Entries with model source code

☆ ☆ ☆ ☆

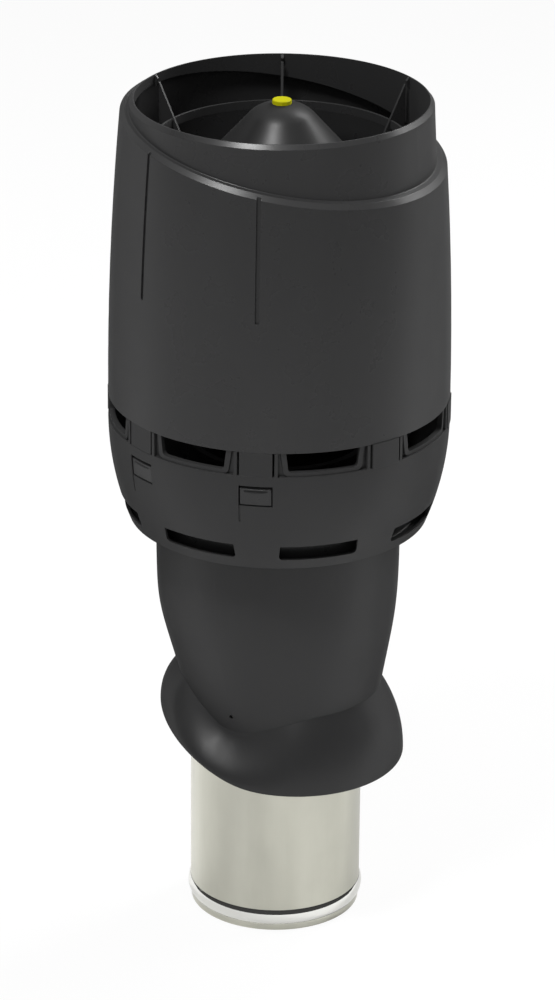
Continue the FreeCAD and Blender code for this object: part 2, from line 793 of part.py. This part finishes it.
def make_hood():
    shell = make_hood_outside().cut(make_hood_space())
    shell = shell.cut(fused(around(make_groove(), a) for a in latch_angles))
    inner_groove = tube(band_radius + catch_proud + fit_gap, band_radius - past_wall,
                        spigot_top_z - catch_height - fit_gap, spigot_top_z + fit_gap)
    shell = shell.cut(inner_groove)
    limit = barrel(hood_wall / 2, hood_bottom_z, hood_top_z)
    added = [around(make_boss(), a).common(limit) for a in vane_angles]
    added += [around(make_rest_rib(), a) for a in vane_angles]
    holes = [around(frame_screw_rod(frame_screw_radius), a) for a in vane_angles]
    return fused([shell] + added).cut(Part.Compound(holes))


# Vane frame

def cone_line_z(radius, inset):
    """Height of the cone's straight slope at a radius, moved inward by an inset square to it."""
    turn = math.radians(cone_slope)
    arc_end_radius = cone_flat_radius + cone_nose_radius * math.sin(turn)
    arc_end_z = cone_top_z - cone_nose_radius * (1 - math.cos(turn))
    return arc_end_z - math.tan(turn) * (radius - arc_end_radius) - inset / math.cos(turn)


def cone_outline(inset):
    """Outline steps of the cone's skin from the flat top to the rim, moved inward by an inset."""
    turn = math.radians(cone_slope)
    nose = cone_nose_radius - inset
    centre_z = cone_top_z - cone_nose_radius

    def nose_point(angle):
        return (cone_flat_radius + nose * math.sin(angle), centre_z + nose * math.cos(angle))

    return [nose_point(0), (nose_point(turn / 2), nose_point(turn)), (cone_rim_radius, cone_line_z(cone_rim_radius, inset))]


def make_vane():
    """One vane: a slim steep plate from the hood's mouth to the cone's rim, its foot and its inner web."""
    rim_low = cone_line_z(cone_rim_radius, cone_wall) - vane_rim_depth
    outer_end = cone_rim_radius + vane_rim_out
    inner_end = cone_rim_radius - vane_rim_in
    outer_low = cone_line_z(cone_rim_radius, 0) + vane_rim_rise
    wall_radius = hood_radius_at(vane_foot_z)
    blade = plate([(vane_top_radius, vane_top_z), (vane_top_radius, vane_foot_top_z), (wall_radius, vane_foot_top_z),
                   (wall_radius, vane_foot_z), (inner_end, vane_foot_z), (inner_end, rim_low), (outer_end, rim_low),
                   (outer_end, outer_low)], vane_thickness)
    under = cone_wall + fit_gap
    web_top = cone_flat_radius + web_top_run
    hub_root = hub_radius - into_wall
    web = plate([(inner_end, vane_foot_z), (inner_end, cone_line_z(inner_end, under)),
                 (web_top, cone_line_z(web_top, under)), (hub_root, cone_top_z - web_top_depth),
                 (hub_root, hub_bottom_z), (inner_end - web_foot_run, vane_foot_z)], vane_thickness)
    return blade.fuse(web)


def make_foot_pad():
    outer = hood_radius_at(vane_foot_z)
    return block(pad_width, pad_inner_radius, outer, vane_foot_z, vane_foot_z + pad_thickness)


def make_vane_frame():
    hub_top = cone_top_z - cone_wall
    hub = turned((bolt_hole_radius, hub_bottom_z), (hub_radius, hub_bottom_z), (hub_radius, hub_top - hub_shoulder_height),
                 (cone_flat_radius - hub_nose_inset, hub_top), (bolt_hole_radius, hub_top))
    hoop = tube(hoop_radius, hoop_radius - hoop_wall, hoop_top_z - hoop_height, hoop_top_z)
    pieces = [hub, hoop]
    for a in vane_angles:
        pieces += [around(make_vane(), a), around(make_foot_pad(), a)]
    inside = barrel(hood_wall + fit_gap, vane_foot_z - past_wall, hood_top_z)
    body = fused(pieces).common(inside)
    screw_room = [around(head_room(), a) for a in vane_angles]
    screw_room += [around(frame_screw_rod(frame_screw_radius), a) for a in vane_angles]
    core = Part.makeCylinder(bolt_hole_radius, hub_height + 2 * past_wall, Vector(0, 0, hub_bottom_z - past_wall))
    return body.cut(Part.Compound(screw_room + [core]))


def screw_place():
    return Vector(frame_screw_offset, -frame_screw_at_radius, vane_foot_z)


def frame_screw_rod(radius):
    """The shank of a foot screw, beside its vane."""
    top = vane_foot_z + pad_thickness
    return Part.makeCylinder(radius, frame_screw_length, screw_place() + Vector(0, 0, top - vane_foot_z), Vector(0, 0, -1))


def head_room():
    """Clearance beside the vane for a screw's head."""
    base = screw_place() + Vector(0, 0, pad_thickness)
    return Part.makeCylinder(frame_screw_head_radius + fit_gap, frame_screw_head_height + pad_thickness, base)


def make_frame_screws():
    top = screw_place() + Vector(0, 0, pad_thickness)
    head = Part.makeCylinder(frame_screw_head_radius, frame_screw_head_height, top)
    screw = frame_screw_rod(frame_screw_radius).fuse(head)
    return Part.Compound([around(screw, a) for a in vane_angles])


# Cone, cap and bolt

def make_deflector_cone():
    outer = cone_outline(0)
    inner = cone_outline(cone_wall)
    return turned((bolt_hole_radius, cone_top_z), *outer, *reversed_steps(inner), (bolt_hole_radius, cone_top_z - cone_wall))


def make_cone_washer():
    return tube(washer_radius, bolt_radius, cone_top_z, cone_top_z + washer_thickness)


def nut_bottom_z():
    return hub_bottom_z - nut_height


def make_cone_bolt():
    head_bottom = cone_top_z + washer_thickness
    end = nut_bottom_z() - bolt_end_past_nut
    shank = Part.makeCylinder(bolt_radius, head_bottom - end, Vector(0, 0, end))
    head = Part.makeCylinder(bolt_head_radius, bolt_head_height, Vector(0, 0, head_bottom))
    return shank.fuse(head)


def make_cone_nut():
    across_corners = nut_across_flats / math.cos(math.pi / 6)
    corners = [Vector(across_corners / 2 * math.cos(math.radians(60 * k)),
                      across_corners / 2 * math.sin(math.radians(60 * k)), nut_bottom_z()) for k in range(7)]
    body = Part.Face(Part.makePolygon(corners)).extrude(Vector(0, 0, nut_height))
    return body.cut(Part.makeCylinder(bolt_radius, nut_height, Vector(0, 0, nut_bottom_z())))


def make_cone_cap():
    """A small hollow cap with flat sides over the bolt's head."""
    corners = [Vector(cap_radius * math.cos(2 * math.pi * k / cap_sides), cap_radius * math.sin(2 * math.pi * k / cap_sides),
                      cone_top_z) for k in range(cap_sides + 1)]
    body = Part.Face(Part.makePolygon(corners)).extrude(Vector(0, 0, cap_height))
    body = body.makeChamfer(cap_chamfer, [e for e in body.Edges if e.CenterOfMass.z > cone_top_z + cap_height - 1e-6])
    return body.cut(Part.makeCylinder(washer_radius, cap_height - cap_wall, Vector(0, 0, cone_top_z)))


# Side screws

def make_side_screw(seat_radius, tip_radius, z):
    shank = radial_rod(side_screw_radius, tip_radius, seat_radius, z)
    head = radial_rod(side_screw_head_radius, seat_radius, seat_radius + side_screw_head_height, z)
    return shank.fuse(head)


def make_sleeve_screws():
    tip = sleeve_radius - sleeve_wall - fit_gap - adapter_wall - screw_tip_past_wall
    screw = make_side_screw(sleeve_radius_at(sleeve_screw_z) + sleeve_screw_seat_gap, tip, sleeve_screw_z)
    return Part.Compound([around(screw, a) for a in sleeve_screw_angles])


def make_duct_screws():
    seat = duct_radius + fit_gap + adapter_wall
    screw = make_side_screw(seat, duct_radius - duct_wall - screw_tip_past_wall, duct_screw_z)
    return Part.Compound([around(screw, a) for a in duct_screw_angles])


parts = {
    "steel_duct": make_duct,
    "outer_sleeve": make_outer_sleeve,
    "insulation": make_insulation,
    "duct_spacer": make_duct_spacer,
    "duct_adapter": make_duct_adapter,
    "duct_screws": make_duct_screws,
    "sleeve_screws": make_sleeve_screws,
    "cowl_bowl": make_cowl_bowl,
    "cowl_hood": make_hood,
    "vane_frame": make_vane_frame,
    "frame_screws": make_frame_screws,
    "deflector_cone": make_deflector_cone,
    "cone_bolt": make_cone_bolt,
    "cone_washer": make_cone_washer,
    "cone_nut": make_cone_nut,
    "cone_cap": make_cone_cap,
}

os.makedirs("parts", exist_ok=True)
for name, make in parts.items():
    shape = make()
    shape.exportStep("parts/" + name + ".step")
    print(name, len(shape.Solids), "solid", shape.isValid(), "volume", round(shape.Volume), "box", shape.BoundBox)
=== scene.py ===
"""Looks for the insulated roof ventilation pipe: materials, camera, floor and studio light, in metres."""
import math

import bpy
from mathutils import Matrix, Vector


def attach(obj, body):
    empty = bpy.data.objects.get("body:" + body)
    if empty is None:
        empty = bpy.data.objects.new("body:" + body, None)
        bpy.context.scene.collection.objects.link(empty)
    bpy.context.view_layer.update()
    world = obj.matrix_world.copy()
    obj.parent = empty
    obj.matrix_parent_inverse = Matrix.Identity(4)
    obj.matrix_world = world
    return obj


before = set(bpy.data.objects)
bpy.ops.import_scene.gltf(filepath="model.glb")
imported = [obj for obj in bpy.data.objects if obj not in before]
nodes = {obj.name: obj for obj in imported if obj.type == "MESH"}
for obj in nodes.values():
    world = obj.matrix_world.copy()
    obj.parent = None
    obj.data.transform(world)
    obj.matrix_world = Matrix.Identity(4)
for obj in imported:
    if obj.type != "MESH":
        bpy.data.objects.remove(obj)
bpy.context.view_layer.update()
scene = bpy.context.scene


# Material helpers

def new_material(name):
    material = bpy.data.materials.new(name)
    material.use_nodes = True
    tree = material.node_tree
    shader = tree.nodes["Principled BSDF"]
    return material, tree, shader


def add_node(tree, kind, **settings):
    node = tree.nodes.new(kind)
    for key, value in settings.items():
        if key in node.inputs:
            node.inputs[key].default_value = value
        else:
            setattr(node, key, value)
    return node


def object_position(tree):
    return add_node(tree, "ShaderNodeTexCoord").outputs["Object"]


def stretched(tree, position, scale):
    """Object coordinates multiplied by a scale along each axis."""
    mapping = add_node(tree, "ShaderNodeMapping")
    mapping.inputs["Scale"].default_value = scale
    tree.links.new(position, mapping.inputs["Vector"])
    return mapping.outputs["Vector"]


def noise(tree, vector, scale, detail=3.0, roughness=0.5):
    texture = add_node(tree, "ShaderNodeTexNoise")
    texture.inputs["Scale"].default_value = scale
    texture.inputs["Detail"].default_value = detail
    texture.inputs["Roughness"].default_value = roughness
    tree.links.new(vector, texture.inputs["Vector"])
    return texture.outputs["Fac"]


def mapped(tree, value, low, high, from_low=0.3, from_high=0.7):
    """A value taken from one range to another."""
    node = add_node(tree, "ShaderNodeMapRange")
    node.inputs["From Min"].default_value = from_low
    node.inputs["From Max"].default_value = from_high
    node.inputs["To Min"].default_value = low
    node.inputs["To Max"].default_value = high
    tree.links.new(value, node.inputs["Value"])
    return node.outputs["Result"]


def colour_mix(tree, factor, a, b, blend="MIX"):
    """Between two colours, each a socket or three numbers, by a factor that is a socket or a number."""
    node = tree.nodes.new("ShaderNodeMix")
    node.data_type = "RGBA"
    node.blend_type = blend
    if isinstance(factor, float):
        node.inputs["Factor"].default_value = factor
    else:
        tree.links.new(factor, node.inputs["Factor"])
    for name, value in (("A", a), ("B", b)):
        if isinstance(value, tuple):
            node.inputs[name].default_value = (*value, 1)
        else:
            tree.links.new(value, node.inputs[name])
    return node.outputs["Result"]


def calculated(tree, operation, a, b):
    """A sum, a product or the like of two values, each a socket or a number."""
    node = add_node(tree, "ShaderNodeMath", operation=operation)
    for index, value in enumerate((a, b)):
        if isinstance(value, float):
            node.inputs[index].default_value = value
        else:
            tree.links.new(value, node.inputs[index])
    return node.outputs[0]


def add_bump(tree, shader, height, strength, distance, edge_radius=0.0):
    """A bump from a height, over edges softened by a small radius."""
    bump = tree.nodes.new("ShaderNodeBump")
    bump.inputs["Strength"].default_value = strength
    bump.inputs["Distance"].default_value = distance
    tree.links.new(height, bump.inputs["Height"])
    if edge_radius:
        soft = tree.nodes.new("ShaderNodeBevel")
        soft.samples = 4
        soft.inputs["Radius"].default_value = edge_radius
        tree.links.new(soft.outputs["Normal"], bump.inputs["Normal"])
    tree.links.new(bump.outputs["Normal"], shader.inputs["Normal"])


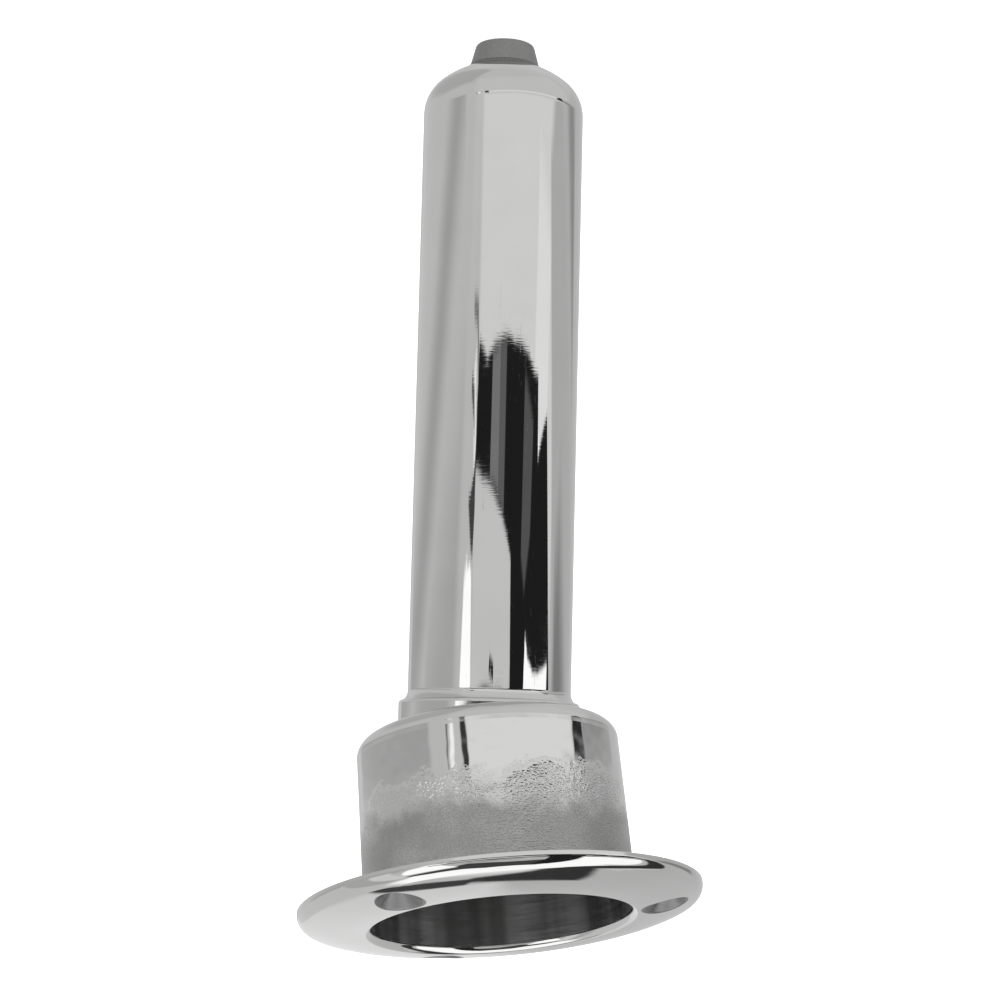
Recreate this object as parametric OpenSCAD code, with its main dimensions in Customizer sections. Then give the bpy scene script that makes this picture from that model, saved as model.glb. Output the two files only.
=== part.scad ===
// Flush-mount combination rod and cup holder, stainless steel.
// Frame: +Z points up out of the cup's mouth. The origin is the centre of the
// flange's underside, on the deck. The rod tube hangs down and leans to -X, so
// a rod in it leans to +X. The object is symmetric about the XZ plane.

/* [Flange] */
// Outside diameter of the mounting flange
flange_d = 120.6; // [116:0.2:126]
// Height of the flange's crown above the deck
flange_h = 7.8; // [7.2:0.1:9]
// Height of the flange's upright rim
rim_h = 1; // [0.6:0.1:1.6]
// Radius of the arc that rolls the crown over into the rim
rim_roll_r = 4; // [2:0.5:4.5]
// Radius of the lip round the cup's mouth
lip_r = 2.2; // [1.4:0.1:2.6]
// Width of the level band between the lip and the falling crown
lip_land = 1; // [0.4:0.1:2]
// Depth of the recess under the flange that the cup's barrel seats in
recess_h = 1; // [0.5:0.1:2]
// Leg of the fillet weld in that recess, round the barrel
flange_weld_leg = 2.5; // [1.5:0.1:4]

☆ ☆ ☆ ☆

Task
Using the data above, transcribe the lines that run from the line with "screw = make_side_screw(sleeve_radius_at(sleeve_screw_z)" to the line with "bpy.data.objects.remove(obj)", both ends kept, and output nothing else.

The response
    screw = make_side_screw(sleeve_radius_at(sleeve_screw_z) + sleeve_screw_seat_gap, tip, sleeve_screw_z)
    return Part.Compound([around(screw, a) for a in sleeve_screw_angles])


def make_duct_screws():
    seat = duct_radius + fit_gap + adapter_wall
    screw = make_side_screw(seat, duct_radius - duct_wall - screw_tip_past_wall, duct_screw_z)
    return Part.Compound([around(screw, a) for a in duct_screw_angles])


parts = {
    "steel_duct": make_duct,
    "outer_sleeve": make_outer_sleeve,
    "insulation": make_insulation,
    "duct_spacer": make_duct_spacer,
    "duct_adapter": make_duct_adapter,
    "duct_screws": make_duct_screws,
    "sleeve_screws": make_sleeve_screws,
    "cowl_bowl": make_cowl_bowl,
    "cowl_hood": make_hood,
    "vane_frame": make_vane_frame,
    "frame_screws": make_frame_screws,
    "deflector_cone": make_deflector_cone,
    "cone_bolt": make_cone_bolt,
    "cone_washer": make_cone_washer,
    "cone_nut": make_cone_nut,
    "cone_cap": make_cone_cap,
}

os.makedirs("parts", exist_ok=True)
for name, make in parts.items():
    shape = make()
    shape.exportStep("parts/" + name + ".step")
    print(name, len(shape.Solids), "solid", shape.isValid(), "volume", round(shape.Volume), "box", shape.BoundBox)
=== scene.py ===
"""Looks for the insulated roof ventilation pipe: materials, camera, floor and studio light, in metres."""
import math

import bpy
from mathutils import Matrix, Vector


def attach(obj, body):
    empty = bpy.data.objects.get("body:" + body)
    if empty is None:
        empty = bpy.data.objects.new("body:" + body, None)
        bpy.context.scene.collection.objects.link(empty)
    bpy.context.view_layer.update()
    world = obj.matrix_world.copy()
    obj.parent = empty
    obj.matrix_parent_inverse = Matrix.Identity(4)
    obj.matrix_world = world
    return obj


before = set(bpy.data.objects)
bpy.ops.import_scene.gltf(filepath="model.glb")
imported = [obj for obj in bpy.data.objects if obj not in before]
nodes = {obj.name: obj for obj in imported if obj.type == "MESH"}
for obj in nodes.values():
    world = obj.matrix_world.copy()
    obj.parent = None
    obj.data.transform(world)
    obj.matrix_world = Matrix.Identity(4)
for obj in imported:
    if obj.type != "MESH":
        bpy.data.objects.remove(obj)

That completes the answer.